2.Measure of conversions

Conversion tracking for Ad Platforms as well as Web Analytics tools will be impacted. A user who opts out of any tracking and prevents any form of tracking will be invisible to all marketing platforms. Depending on the browser market share and the way each browser vendor will continue to allow or block certain tracking features, the different Advertising Platforms and Web Analytics solutions will be able to track less conversions than before.

3.Attribution Modelling

Due to a shift to walled gardens and login experiences, which will help mitigate part of the difficulties, attribution modelling will suffer. A user can’t no longer be tracked easily across different marketing touch points. A shift to smaller campaigns and last-click attribution can help mitigate this issue partly.

The digital marketing gold rush is over

1.First party data

The times where every marketer can pour advertising budget into all channels and growth hack their way to a positive ROI are definitely over. It’s not longer enough to rely on data collection to optimize marketing efforts.

A shift to first party data can help build a successful marketing strategy for marketers and advertisers.

2.Focus on User & Ad experience

This means building useful experiences where users are actually willing to register on a website or app and opt in to get suggestions and promotions. This first party data can legally be used to create effective marketing and targeting.

User intent will remain a strong signal that allows Google Search campaigns to perform.

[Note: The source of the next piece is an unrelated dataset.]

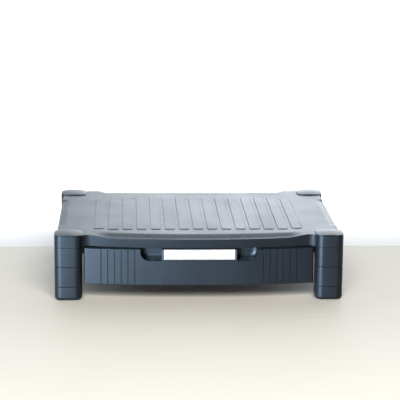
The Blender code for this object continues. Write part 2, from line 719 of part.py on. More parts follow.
def recess_outline(grow=0.0):
    """Finger recess as (x, z), open above the drawer front."""
    half = RECESS_HALF + grow
    corner = RECESS_CORNER + grow
    low = RECESS_FLOOR - grow
    high = FRONT_TOP + CUT_OVER
    points = [(half, high), (-half, high)]
    points += arc((-half + corner, low + corner), corner, math.pi, 1.5 * math.pi, CORNER_STEPS)
    points += arc((half - corner, low + corner), corner, 1.5 * math.pi, math.tau, CORNER_STEPS)
    return points


def slab_along_y(bm, outline, front, back):
    """Prism over an outline of (x, z) between two stations."""
    face = bm.faces.new([bm.verts.new((x, y_at(front), z)) for x, z in outline])
    raised = bmesh.ops.extrude_face_region(bm, geom=[face])
    far = [item for item in raised["geom"] if isinstance(item, bmesh.types.BMVert)]
    bmesh.ops.translate(bm, verts=far, vec=(0.0, back - front, 0.0))


def build_drawer_front(material, parent):
    bm = bmesh.new()
    prism(bm, in_world(front_outline()), DRAWER_BOTTOM, FRONT_TOP)
    front = add_object("drawer_front", bm, material)

    bm = bmesh.new()
    hollow = [(x, station if station < FRONT_BACK else station + CUT_OVER)
              for x, station in front_outline(FRONT_WALL)]
    prism(bm, in_world(hollow), DRAWER_BOTTOM + FRONT_WALL, FRONT_TOP - FRONT_WALL)
    hollow_cutter = add_object("front_hollow_cutter", bm)
    bm = bmesh.new()
    slab_along_y(bm, recess_outline(RECESS_WALL), FRONT_APEX - CUT_OVER, RECESS_BACK + RECESS_WALL)
    boolean(hollow_cutter, add_object("recess_housing_shape", bm))
    boolean(front, hollow_cutter)

    bm = bmesh.new()
    slab_along_y(bm, recess_outline(), FRONT_APEX - CUT_OVER, RECESS_BACK)
    boolean(front, add_object("recess_cutter", bm))

    bm = bmesh.new()
    for x in FRONT_SCREWS:
        start = drawer_station(x) + FRONT_WALL / 2
        disc_along_y(bm, x, start, FRONT_SCREW_HEIGHT, BOSS_RADIUS, FRONT_BACK - start)
    boolean(front, add_object("front_boss_shape", bm), "UNION")
    bm = bmesh.new()
    for x in FRONT_SCREWS:
        radius = SCREW_RADIUS + HOLE_CLEARANCE / 2
        disc_along_y(bm, x, FRONT_BACK - SCREW_LENGTH - GAP, FRONT_SCREW_HEIGHT, radius, SCREW_LENGTH + CUT_OVER)
    boolean(front, add_object("front_screw_hole_cutter", bm))

    bm = bmesh.new()
    for side in (-1, 1):
        for number in range(GROOVES_PER_SIDE):
            x = side * (GROOVE_FIRST + number * GROOVE_PITCH)
            y = y_at(drawer_station(x))
            box(bm, (x - GROOVE_WIDTH / 2, y - CUT_OVER, DRAWER_BOTTOM - CUT_OVER),
                (x + GROOVE_WIDTH / 2, y + GROOVE_DEPTH, FRONT_TOP + CUT_OVER))
    boolean(front, add_object("groove_cutter", bm))
    seat_in_drawer(front, parent)
    return front


def build_label(plastic, paper, parent):
    low = RECESS_FLOOR + GAP
    high = FRONT_TOP - GAP
    card_half = HOLDER_HALF - HOLDER_JAMB + CARD_GRIP
    card_front = HOLDER_FRONT + CARD_BEHIND
    bm = bmesh.new()
    box(bm, (-HOLDER_HALF, y_at(HOLDER_FRONT), low), (HOLDER_HALF, y_at(RECESS_BACK - GAP), high))
    holder = add_object("label_holder", bm, plastic)
    bm = bmesh.new()
    window = HOLDER_HALF - HOLDER_JAMB
    box(bm, (-window, y_at(HOLDER_FRONT - CUT_OVER), low + HOLDER_SILL),
        (window, y_at(card_front + CARD_THICK / 2), high + CUT_OVER))
    boolean(holder, add_object("label_window_cutter", bm))
    bm = bmesh.new()
    box(bm, (-card_half - GAP, y_at(card_front - GAP), low + HOLDER_SILL),
        (card_half + GAP, y_at(card_front + CARD_THICK + GAP), high + CUT_OVER))
    boolean(holder, add_object("label_slot_cutter", bm))
    seat_in_drawer(holder, parent)

    bm = bmesh.new()
    box(bm, (-card_half, y_at(card_front), low + HOLDER_SILL + GAP),
        (card_half, y_at(card_front + CARD_THICK), high - GAP))
    card = add_object("label_card", bm, paper)
    seat_in_drawer(card, parent)


def build_tray(material, parent):
    back = y_at(TRAY_BACK)
    front = y_at(TRAY_FRONT)
    bm = bmesh.new()
    box(bm, (-TRAY_HALF, front, TRAY_FLOOR), (TRAY_HALF, back, TRAY_TOP))
    tray = add_object("drawer_tray", bm, material)
    bm = bmesh.new()
    box(bm, (-FLANGE_HALF, y_at(RAIL_FRONT - 4 * TRAY_WALL), TRAY_TOP - FLANGE_THICK),
        (FLANGE_HALF, back, TRAY_TOP))
    boolean(tray, add_object("tray_flange_shape", bm), "UNION")
    bm = bmesh.new()
    for side in (-1, 1):
        inner = side * (TRAY_HALF - STOP_WIDTH)
        outer = side * TRAY_HALF
        box(bm, (min(inner, outer), y_at(STOP_FRONT), TRAY_TOP - TRAY_WALL),
            (max(inner, outer), y_at(STOP_FRONT + STOP_LENGTH), STOP_TOP))
    boolean(tray, add_object("tray_stop_shape", bm), "UNION")
    bm = bmesh.new()
    inner = rounded_rectangle(TRAY_HALF - TRAY_WALL, (TRAY_BACK - TRAY_FRONT) / 2 - TRAY_WALL, TRAY_WALL)
    middle = y_at((TRAY_BACK + TRAY_FRONT) / 2)
    prism(bm, place(inner, 0.0, middle), TRAY_FLOOR + TRAY_WALL, STOP_TOP + CUT_OVER)
    boolean(tray, add_object("tray_hollow_cutter", bm))
    bm = bmesh.new()
    for x in FRONT_SCREWS:
        radius = SCREW_RADIUS + HOLE_CLEARANCE
        disc_along_y(bm, x, TRAY_FRONT - CUT_OVER, FRONT_SCREW_HEIGHT, radius, TRAY_WALL + 2 * CUT_OVER)
    boolean(tray, add_object("tray_screw_hole_cutter", bm))
    seat_in_drawer(tray, parent)


def seat_in_drawer(item, slide):
    """Hangs a piece modelled in world place on the drawer's slide empty."""
    item.parent = slide
    item.location = item.location - slide.location


def build_front_screws(material, slide):
    for number, x in enumerate(FRONT_SCREWS, start=1):
        seat = TRAY_FRONT + TRAY_WALL + GAP
        reach = seat - FRONT_BACK + SCREW_LENGTH - GAP
        name = "front_screw_{}".format(number)
        screw = add_object(name, screw_mesh(reach), material, (x, y_at(seat), FRONT_SCREW_HEIGHT))
        screw.rotation_euler = (math.radians(90), 0.0, 0.0)
        seat_in_drawer(screw, slide)


def add_empty(name, location=(0.0, 0.0, 0.0)):
    empty = bpy.data.objects.new(name, None)
    empty.location = location
    bpy.context.scene.collection.objects.link(empty)
    return empty


def main():
    clear_scene()
    plastic = make_material("charcoal_abs", (0.050, 0.062, 0.080), 0.38)
    dark = make_material("black_abs", (0.020, 0.022, 0.026), 0.50)
    rubber = make_material("black_rubber", (0.012, 0.012, 0.013), 0.80)
    steel = make_material("zinc_steel", (0.55, 0.55, 0.56), 0.35, 1.0)
    paper = make_material("white_card", (0.86, 0.87, 0.88), 0.65)

    stand = add_empty("stand")
    slide = add_empty("drawer_slide", Vector((0.0, y_at(FRONT_APEX), LEDGE_TOP)))

    build_deck(plastic, stand)
    for corner, side, rear in CORNERS:
        build_leg(corner, side, rear, plastic, rubber, stand)
    for name, side in (("left", -1), ("right", 1)):
        build_rail(name, side, dark, steel, stand)

    build_drawer_front(plastic, slide)
    build_label(plastic, paper, slide)
    build_tray(dark, slide)
    build_front_screws(steel, slide)


main()
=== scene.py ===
# %% [markdown]
# # A monitor riser stand, finished for the camera
#
# The stand is an injection-moulded deck on four stacked corner legs, with a shallow drawer under
# it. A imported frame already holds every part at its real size, with its collision and its joint.
# This script keeps those sizes and draws each part again with the radii, grooves and surface
# finish that moulding leaves. Each part replaces its node of the frame and rides on the same body.

import math

import bmesh
import bpy
from mathutils import Matrix, Vector


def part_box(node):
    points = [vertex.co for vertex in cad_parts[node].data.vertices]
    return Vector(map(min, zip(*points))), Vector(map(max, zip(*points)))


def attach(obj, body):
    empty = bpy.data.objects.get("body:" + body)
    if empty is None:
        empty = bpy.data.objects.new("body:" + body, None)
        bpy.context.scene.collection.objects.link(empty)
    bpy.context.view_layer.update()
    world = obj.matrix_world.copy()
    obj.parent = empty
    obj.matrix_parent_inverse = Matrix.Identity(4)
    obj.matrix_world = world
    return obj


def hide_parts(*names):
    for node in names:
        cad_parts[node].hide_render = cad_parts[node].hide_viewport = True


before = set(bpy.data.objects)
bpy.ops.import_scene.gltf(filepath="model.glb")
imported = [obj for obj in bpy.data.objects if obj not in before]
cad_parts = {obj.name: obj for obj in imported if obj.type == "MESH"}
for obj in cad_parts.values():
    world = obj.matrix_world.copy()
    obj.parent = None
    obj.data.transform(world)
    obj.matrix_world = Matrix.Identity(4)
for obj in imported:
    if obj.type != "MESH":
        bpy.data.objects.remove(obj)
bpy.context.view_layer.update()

# %% [markdown]
# ## Sizes come from the frame
#
# A part that is drawn again has to meet its neighbours, so its place is read from the frame's
# boxes and only the small radii are chosen here. The legs give the frame its corners: their outer
# faces are the full width, and the front of the front legs is where the deck and the drawer are
# measured from.

# %% Corner sizes read from the frame
MM = 0.001
NEAR = 1e-6                          # places closer than a thousandth of a millimetre are one place
CORNERS = ("front_left", "front_right", "rear_left", "rear_right")
leg_low, leg_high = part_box("column_lower_front_right")
LEG_SIZE = leg_high.x - leg_low.x
HALF_WIDTH = leg_high.x
FRONT_Y = leg_low.y
REAR_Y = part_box("column_lower_rear_right")[1].y
DEPTH = REAR_Y - FRONT_Y
LEG_INNER_X = HALF_WIDTH - LEG_SIZE
SEAM = 0.3 * MM                      # gap that the frame keeps between parts that touch
LEG_CORNER = 10 * MM
LEG_WALL = 3 * MM
ROUND_STEPS = 10
print("leg", round(LEG_SIZE, 4), "half width", round(HALF_WIDTH, 4), "depth", round(DEPTH, 4))


# %% [markdown]
# ## A few modelling helpers
#
# Blender's bmesh operators do the modelling. `block` is a cube stretched to two corners, whose
# upright edges can be rounded. `round_edges` is the bevel with its defaults spelled out. `combine`
# is an exact Boolean that runs at once and hands back a plain mesh, so no cutter stays in the
# scene.

# %% Modelling helpers
def round_edges(bm, edges, radius, segments):
    """Rounds edges with a circular bevel and returns the faces that it made."""
    made = bmesh.ops.bevel(bm, geom=list(edges), offset=radius, offset_type="OFFSET",
                           affect="EDGES", segments=segments, profile=0.5, material=-1,
                           clamp_overlap=True)
    return made["faces"]


def edges_at(bm, axis, value):
    """Edges whose two ends lie on one plane across an axis (0, 1 or 2)."""
    found = []
    for edge in bm.edges:
        if all(abs(vert.co[axis] - value) < NEAR for vert in edge.verts):
            found.append(edge)
    return found


def edges_along(bm, axis):
    """Edges that run along an axis."""
    found = []
    for edge in bm.edges:
        run = edge.verts[1].co - edge.verts[0].co
        if abs(run[axis]) > 0.999 * run.length:
            found.append(edge)
    return found


def face_at(bm, axis, value):
    """The largest face that lies on one plane across an axis."""
    faces = [face for face in bm.faces
             if all(abs(vert.co[axis] - value) < NEAR for vert in face.verts)]
    return max(faces, key=lambda face: face.calc_area())


def block(low, high, corner=0.0, steps=ROUND_STEPS):
    """Cube stretched between two corners, its upright edges rounded."""
    low = Vector(low)
    high = Vector(high)
    bm = bmesh.new()
    bmesh.ops.create_cube(bm, size=1.0)
    bmesh.ops.scale(bm, vec=high - low, verts=bm.verts)
    bmesh.ops.translate(bm, vec=(low + high) / 2, verts=bm.verts)
    if corner:
        round_edges(bm, edges_along(bm, 2), corner, steps)
    return bm


def push_face(bm, face, inset, distance):
    """Insets a face and extrudes it along its normal; the moved face is returned."""
    if inset:
        bmesh.ops.inset_individual(bm, faces=[face], thickness=inset, use_even_offset=True)
    normal = face.normal.copy()
    made = bmesh.ops.extrude_face_region(bm, geom=[face])["geom"]
    verts = [item for item in made if isinstance(item, bmesh.types.BMVert)]
    bmesh.ops.translate(bm, vec=normal * distance, verts=verts)
    return next(item for item in made if isinstance(item, bmesh.types.BMFace))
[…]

While Google Display campaigns profit from a focus on creativity and contextual targeting.

Outside this walled garden approach, a focus on user feedback, reviews and surveys can help understanding visitor’s behaviour and help making decisions when Web Analytics tools provide limited insights.

3.A big win for publishers

For Display and Brand advertising a shift to contextual targeting allows for proper targeting in a post-cookie world. Networks like Taboola can shift to this technology to provide targeting to marketers and advertisers. While this will not be as sophisticated as current behavioural targeting methods, progress in advanced machine learning technologies will help improve contextual targeting capabilities.

4.You can’t ignore privacy anymore

Cookies were part of digital advertising for more than a decade. Losing them might be frightening at first, but actually provides greater independence for advertisers in the long run. Giving the user transparency and the control of his privacy gives marketers a chance to better harvest and use the advertisers first-party data and build an ecosystem around a brand, while focusing on more creativity in the ad creation process.

Welcome to the brave new marketing world.